Henriette Reiss

Henriette Reiss was born on May 5, 1889 in Liverpool, England, second of the three children of Hans Bernhard Lüthy and his wife, Carey (Caroline-Françoise, née Guérin). Hans Lüthy was a successful Swiss corn broker and a patron of the arts. When Henriette was eleven, the family moved back to Switzerland and settled in Vevey. Henriette was fluent in English, French, and German. She studied painting, sculpture, and design in Munich, as well as in Basel and Liverpool. In 1912 she married Winold Reiss, a painter and fellow student at the Kunstgewerbeschule in Munich. In 1913 they decided to emigrate to the United States. The marriage ended in divorce in 1923, and Henriette Reiss embarked on her own career in New York City. She established herself as a designer, employing several people in her studio, and became well known for her pioneering, modern textile and rug designs as well as for her book jackets and advertising layouts.
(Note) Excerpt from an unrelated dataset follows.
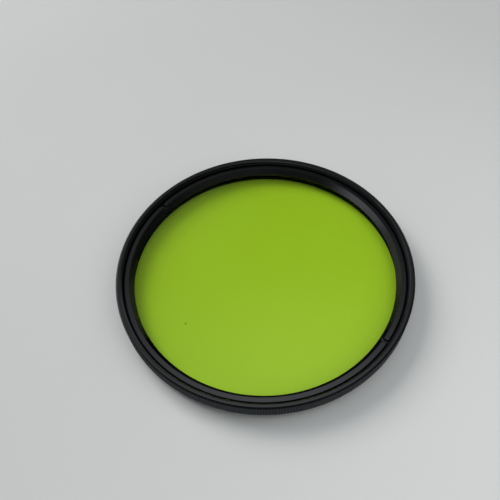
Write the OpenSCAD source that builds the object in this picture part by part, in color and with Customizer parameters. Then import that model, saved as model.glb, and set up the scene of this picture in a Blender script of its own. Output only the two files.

She developed her own method for teaching, the Henriette Reiss Method of Rhythmic Design, and gave courses at numerous institutions; for seven years she conducted special Rhythmic Design classes for teachers, under the auspices of the New York City Board of Education. In 1938 she went back to Europe and stayed for three years, traveling and painting mostly in France and Switzerland. Henriette became a naturalized American citizen and lived in New York City for much of her life; from the late 1940s on, she spent most summers at her house in Woodstock, New York. In 1964, when she was 75, she retired from teaching at FIT (Fashion Institute of Technology, New York City). She died on July 17, 1992, at the age of 103.

Henriette Reiss had received training in singing in her younger years, and her rhythmic design method was connected to her deep interest in music (and in poetry, which she wrote seriously as well). She expressed this profound love for and understanding of music in many of her paintings and designs. The interpenetration of the two arts, of music and painting, are an important theme in her life's work. She was also gifted as a teacher, and keenly interested in the social and political events of her time. From the 1920s into the 1960s, she exhibited in many museums, institutions, and galleries in the U.S., France, and Switzerland, often signing her paintings "Henri".


Education


Painting, Sculpture, Design: Kunstgewerbeschule, Basel, Switzerland; Kunstgewerbeschule, Munich, Germany; Liverpool School of Fine and Applied Art, Liverpool, England; Heyman Academy, Munich, Germany; private study with Georg Schildknecht, Munich, Germany.

Commissions, Clients and Professional Activites

Textiles: Mosse; Haas Brothers Fabrics Corp.; Goldstein Wilkens & Co.; Finsilver Fabrics Corp.; Clarence Whitman & Sons; Schwarzenbach, Huber & Co.; Pacific Mills; Onondaga Silk Co.; Rockledge Mills; Frank Satz; RH Mallinson; Rugs: Bigelow-Sanford Carpet Co.; Book Jackets: Howard McCann; Doubleday, Page & Co.; Harcourt, Brace & Co.; E.P. Dutton & Co., Inc.; Putnam; Cosmopolitan; Scribner's;
Advertising: Cutex Northam Warren Corp.; Save the Surface Paint & Varnish; Film Bureau; Prince Matchabelli; Painting, Drawing, Illustration: oil, tempera, watercolor, black and white.

Academic Career
She developed and taught over a period of forty years the Henriette Reiss Method of Rhythmic Design, as well as general art courses. New York City: Board of Education (special classes in design for supervisors, elementary and high school teachers in all five boroughs); Brooklyn College, School of Education; Brooklyn Institute of Arts and Sciences; The Brooklyn Museum; The Evening Textile High & Trade School; Fashion Institute of Technology; Greenwich House; Metropolitan Museum of Art; Museum of Natural History; New York Evening School of Industrial Arts; The Phoenix Art Institute; School Art League of New York; Traphagen School of Fashion; Washington Irving Evening School; West Side Vocation High School. Providence, Rhode Island: Board of Education (classes for teachers).